Pour Reno, « l’Éducation nationale prend une couleur de plus en plus chiffrée, quantitative, avec des indicateurs qui représentent plus de risques que des avantages  ». Il craint que des classements soient établis entre établissements, comme cela est le cas dans le secondaire, en s’attachant plus à l’acquisition immédiate des savoirs en français et mathématiques qu’à leur compréhension. « Les écoles risquent de se focaliser là dessus, de ne travailler que pour avoir des bons résultats en préparant les élèves à réussir les évaluations.  »

Le contre-exemple de l’Angleterre

Lors d’un séjour Erasmus en Angleterre, il a pu observer l’influence des résultats sur les crédits alloués aux écoles et la tentation d’améliorer artificiellement les réponses aux évaluations pour que l’établissement ne soit pas pénalisé. Il a constaté également un certain turn over dans les équipes. Là-bas, le recrutement est effectué par la direction avec un choix orienté par les projets mais aussi par la recherche de la performance.

Cette recherche et le retour aux savoirs fondamentaux lui semblent aller à l’encontre du sens de son engagement professionnel, construit autour de l’éducation populaire et de l’éducation du citoyen. Dans sa pratique pédagogique, la mise en lien des savoirs, le temps donné aux élèves d’acquérir les connaissances à leur rythme dans des classes de cycle, sont essentielles. « Je ne me vois pas faire du saucissonnage, séparer artificiellement les savoirs et les matières. »

Hélène le rejoint sur le constat de ce décalage, voire cette contradiction, entre la pédagogie adaptée aux zones d’éducation prioritaire et ce que prévoit la loi. « En ZEP, les enfants souvent ne bénéficient pas du cadre familial propice à une culture scolaire. La prise de recul sur l’apprentissage du lire, écrire compter ils doivent l’acquérir à l’école. Ils y apprennent aussi à argumenter, à échanger. Si on retire ça, ils ne parviendront pas à mettre du sens dans ce qu’ils apprennent. Et cela renforcera les inégalités entre les enfants en fonction de leur cadre familial. » L’un et l’autre craignent une école inégalitaire, à plusieurs vitesses, où les parents les mieux informés pourront choisir l’établissement correspondant le mieux aux besoins de leurs enfants, celui qui affichera les meilleurs résultats, les projets les plus alléchants, bénéficiant de crédits plus large.

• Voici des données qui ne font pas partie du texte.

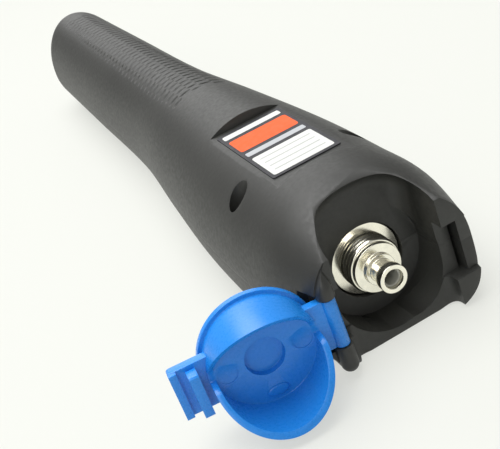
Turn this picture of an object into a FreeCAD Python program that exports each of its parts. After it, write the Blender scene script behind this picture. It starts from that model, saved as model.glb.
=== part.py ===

Manque de concertation et discrédit

Et puis, il y a cette impression désagréable et démotivante d’être peu concertés, discrédités et méprisés même, de voir la liberté d’expression amoindrie. Des lettres ont été envoyées par certains rectorats aux enseignants qui refusaient de faire passer les évaluations ou de communiquer leurs résultats. Des menaces à peine voilées de retrait de salaire ont été entendues lors d’une réunion par une conseillère pédagogique. « C’est une menace que l’on fait planer sur nous alors que notre engagement est citoyen. Doit-on être des petits moutons pour ne pas risquer une sanction pour faute professionnelle ? Doit-on obéir sans réfléchir ?  » s’interroge Hélène.

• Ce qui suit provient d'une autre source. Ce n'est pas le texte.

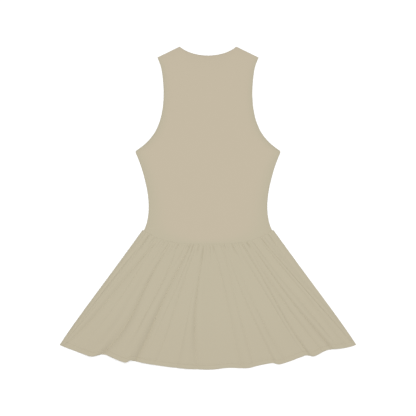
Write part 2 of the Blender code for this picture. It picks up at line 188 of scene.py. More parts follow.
def through_thirds(values: Sequence[float], share: Array) -> Array:
    """The cubic that has four values at shares of 0, one third, two thirds and 1.

    Args:
        values: The four values.
        share: Where the cubic is wanted.

    Returns:
        Each value times its Lagrange factor, the product over the other stations of
        (share - station) / (own station - station), summed.
    """
    total = np.zeros_like(share)
    for station, value in zip(THIRDS, values):
        others = [other for other in THIRDS if other != station]
        factor = np.prod([(share - other) / (station - other) for other in others], axis=0)
        total = total + value * factor
    return total


def curve_through(sections: Sequence[Section], drop: Array) -> Array:
    """Half width at a drop.

    Args:
        sections: The half widths that the curve passes through.
        drop: Drops in metres.

    Returns:
        Cubic Hermite pieces between the sections, with a shared slope at each section.
    """
    drops, halves = np.array(sections).T * MM
    slopes = np.gradient(halves, drops)
    piece = np.clip(np.searchsorted(drops, drop, side="right") - 1, 0, len(drops) - 2)
    span = drops[piece + 1] - drops[piece]
    t = np.clip((drop - drops[piece]) / span, 0, 1)
    start = (2 * t**3 - 3 * t**2 + 1) * halves[piece]
    end = (3 * t**2 - 2 * t**3) * halves[piece + 1]
    start_slope = (t**3 - 2 * t**2 + t) * span * slopes[piece]
    return start + end + start_slope + (t**3 - t**2) * span * slopes[piece + 1]


def crease_height(
    creases: Sequence[Crease], across: Array, down: Array, half: Array, length: float
) -> Array:
    """Height of fine creases, each a soft line that fades at both of its ends.

    Args:
        creases: The creases.
        across: Shares of the half width.
        down: Shares of the length.
        half: Half width in metres.
        length: The length that the shares down are of, in metres.

    Returns:
        The sum of height times e^-(distance / width)^2 times sin(pi t)^0.5, where t is the
        share of the way along the crease and the distance is measured across the dress.
    """
    height = np.zeros_like(across)
    for crease in creases:
        run = crease.end_down - crease.start_down
        shift = crease.end_across - crease.start_across
        if abs(run) * length > abs(shift) * float(np.max(half)):
            t = np.clip((down - crease.start_down) / run, 0, 1)
            line = crease.start_across + shift * t + crease.bow * np.sin(math.pi * t)
            distance = (across - line) * half
        else:
            t = np.clip((across - crease.start_across) / shift, 0, 1)
            line = crease.start_down + run * t + crease.bow * np.sin(math.pi * t)
            distance = (down - line) * length
        fade = np.sin(math.pi * t) ** 0.5
        height += crease.height * MM * bump_line(distance, crease.width * MM) * fade
    return height


@dataclass(frozen=True)
class Cut:
    """Outline of the dress: where its edges, its waist seam and its hems run."""

    length: float = 827.6 * MM
    back_neck_drop: float = 23.2 * MM
    front_neck_drop: float = 84 * MM
    shoulder_drop: float = 28 * MM
    underarm_drop: float = 269 * MM
    seam_side_drop: float = 471 * MM
    seam_centre_drop: float = 506 * MM
    neck_half: float = 72 * MM
    shoulder_half: float = 129.5 * MM
    bodice_seam_half: float = 164 * MM
    skirt_seam_half: float = 168 * MM
    hem_half: float = 380 * MM
    back_neck_roundness: float = 0.8
    front_neck_roundness: float = 0.55
    seam_curve: float = 3.2
    hem_curve: float = 1.87
    hem_side_lift: float = 81.5 * MM
    hem_corner_drop: float = 18.3 * MM
    hem_corner_curve: float = 6
    front_hem_shorter: float = 3 * MM
    front_inset: float = 0.8 * MM
    skirt_side_bow: float = 22 * MM
    ease_curve: float = 1.5
    top_ease: float = 150 * MM
    armhole: tuple[Section, ...] = (
        Section(28, 129.5), Section(56, 120.3), Section(92, 115), Section(123, 113.5),
        Section(160, 116.4), Section(195, 124.8), Section(225, 139.5), Section(250, 161.5),
        Section(269, 186.5),
    )
    side_seam: tuple[Section, ...] = (
        Section(269, 186.5), Section(300, 174), Section(335, 163.3), Section(372, 155.2),
        Section(405, 151.9), Section(436, 153.6), Section(458, 158.6), Section(471, 164),
    )
    scallops: tuple[Scallop, ...] = (
        Scallop(-257, 18.7, 48, 2000), Scallop(-197, 8.4, 15, 72), Scallop(8, -2.4, 40, 40),
        Scallop(63, 2.9, 40, 35), Scallop(161, 7.6, 24, 80), Scallop(247, 9.2, 26, 37),
        Scallop(276, 18.3, 105, 2000),
    )

    def place_y(self, drop: Array) -> Array:
        """Y of a drop below the shoulder's neck point."""
        return self.length / 2 - drop

    def bodice_half(self, level: Array) -> Array:
        """Half width of the bodice: the armhole's curve, then the side seam's."""
        above = curve_through(self.armhole, level)
        return np.where(level < self.underarm_drop, above, curve_through(self.side_seam, level))

    def top_edge(self, x: Array, neck_drop: float, roundness: float) -> Array:
        """Drop of the neck and the shoulder seam.

        Args:
            x: Places across the dress.
            neck_drop: Drop of the neck's lowest point.
            roundness: Exponent of the scoop. A smaller one is rounder.

        Returns:
            neck_drop times (1 - (x / neck half)^2)^roundness, then a straight shoulder.
        """
        across = np.clip(np.abs(x) / self.neck_half, 0, 1)
        along = (np.abs(x) - self.neck_half) / (self.shoulder_half - self.neck_half)
        return neck_drop * (1 - across**2) ** roundness + self.shoulder_drop * np.clip(along, 0, 1)

    def seam_edge(self, x: Array) -> Array:
        """Drop of the waist seam, which dips in the middle and rises to the side seams."""
        across = np.clip(np.abs(x) / self.bodice_seam_half, 0, 1)
        return self.seam_centre_drop - (
            self.seam_centre_drop - self.seam_side_drop
        ) * across**self.seam_curve

    def hem_arc(self, x: Array) -> Array:
        """Drop of the hem's plain arc, lowest in the middle."""
        return self.length - self.hem_side_lift * (np.abs(x) / self.hem_half) ** self.hem_curve

    def front_hem(self, x: Array) -> Array:
        """Drop of the front's hem: a little above the arc, and down to it at the corners."""
        across = np.abs(x) / self.hem_half
        corner = self.hem_corner_drop * across**self.hem_corner_curve
        return self.hem_arc(x) - self.front_hem_shorter * (1 - across**2) + corner

    def back_hem(self, x: Array) -> Array:
        """Drop of the back's hem: the arc, let down by each fold that ends there."""
        drop = self.hem_arc(x)
        for scallop in self.scallops:
            outward = (x - scallop.start * MM) * math.copysign(1, scallop.start)
            let_down = smoothstep(outward / (scallop.over * MM))
            fading = smoothstep((outward - scallop.over * MM) / (scallop.fade * MM))
            drop = drop + scallop.deeper * MM * let_down * (1 - fading)
        return drop

    def bodice_drop(self, x: Array, level: Array, neck_drop: float, roundness: float) -> Array:
        """Drop of the bodice's grid rows.

        Args:
            x: Places across the dress.
            level: Drop of the row at the side edge.
            neck_drop: Drop of the neck's lowest point.
            roundness: Exponent of the neck's scoop.

        Returns:
            The level, bent to the top edge near it and to the waist seam near that.
        """
        top_ease = np.clip(1 - (level - self.shoulder_drop) / self.top_ease, 0, 1)
        above_seam = (level - self.underarm_drop) / (self.seam_side_drop - self.underarm_drop)
        seam_ease = np.clip(above_seam, 0, 1) ** self.ease_curve
        seam_x = x * self.bodice_seam_half / self.bodice_half(level)
        to_top = self.top_edge(x, neck_drop, roundness) - self.shoulder_drop
        to_seam = self.seam_edge(seam_x) - self.seam_side_drop
        return level + top_ease**self.ease_curve * to_top + seam_ease * to_seam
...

Le projet de loi leur paraît purement technique, sans lien avec les pratiques et la recherche. « Une maman juriste a étudié le texte. Pour elle, c’est une loi sur l’éducation sans objectif fixé pour le long terme, et où l’implication citoyenne est absente. Elle vise à amener des outils de pilotage mais n’amène rien sur le fond », explique Reno.

Se battre pour les élèves

Alors, ils se battent pour leurs élèves, pour un métier qu’ils aiment et ont choisi. La mobilisation est longue et dense à Nantes. Le mouvement, après un démarrage fort, recherche de nouvelles formes pour ne pas pénaliser les élèves par des jours de grève répétés. « On se sent fragiles par rapport à nos classes et dans les relations avec les familles, alors on fait attention. » Les parents sont informés, cherchent des éclaircissements, souhaitent savoir ce qui se trame pour l’avenir de leurs enfants. « Ils se mobilisent, ce qui n’est pas simple en REP+. C’est positif car cela amène un peu plus de rapprochement avec eux » souligne Hélène. « Les paroles du ministre font mouche sur certains qui approuvent des dispositions du projet de loi  » nuance Reno.

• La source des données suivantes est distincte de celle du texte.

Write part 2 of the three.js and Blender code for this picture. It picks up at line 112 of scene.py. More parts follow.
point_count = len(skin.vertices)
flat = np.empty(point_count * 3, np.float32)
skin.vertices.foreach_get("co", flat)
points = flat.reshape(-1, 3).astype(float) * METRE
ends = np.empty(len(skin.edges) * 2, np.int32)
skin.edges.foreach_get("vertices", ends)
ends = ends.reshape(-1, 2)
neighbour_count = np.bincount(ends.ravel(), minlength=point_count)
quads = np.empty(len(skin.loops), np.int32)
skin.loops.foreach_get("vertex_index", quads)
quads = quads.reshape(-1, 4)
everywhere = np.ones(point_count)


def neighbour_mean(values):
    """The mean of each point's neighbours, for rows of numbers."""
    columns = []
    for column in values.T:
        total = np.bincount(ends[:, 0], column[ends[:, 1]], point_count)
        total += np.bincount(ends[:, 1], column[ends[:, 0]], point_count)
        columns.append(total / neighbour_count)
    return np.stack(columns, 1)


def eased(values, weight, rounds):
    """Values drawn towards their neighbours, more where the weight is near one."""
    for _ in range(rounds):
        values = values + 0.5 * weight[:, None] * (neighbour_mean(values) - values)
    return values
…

Pendant la mobilisation: le

Pendant la mobilisation: le

La suite du mouvement est à inventer sous d’autres formes, avec d’autres relais. Le samedi 18 mai, des enseignants se sont retrouvés à Paris pour exprimer leur désaccord, tenter de trouver un écho auprès des sénateurs. Et l’enjeu est d’importance car, dans la défense d’une éducation qui dépasse les savoirs fondamentaux, dans le vœu que l’école réduise les inégalités entre les enfants, pointe le désaveu d’un système qui normalise et gomme la liberté pédagogique. « Je fais ce métier par passion et je ne suis pas sûre de le faire toute ma vie si la loi passe. Beaucoup de gens passionnés qui aiment leur métier ont la même idée. C’est aussi pour cela que je m’engage » conclut Hélène.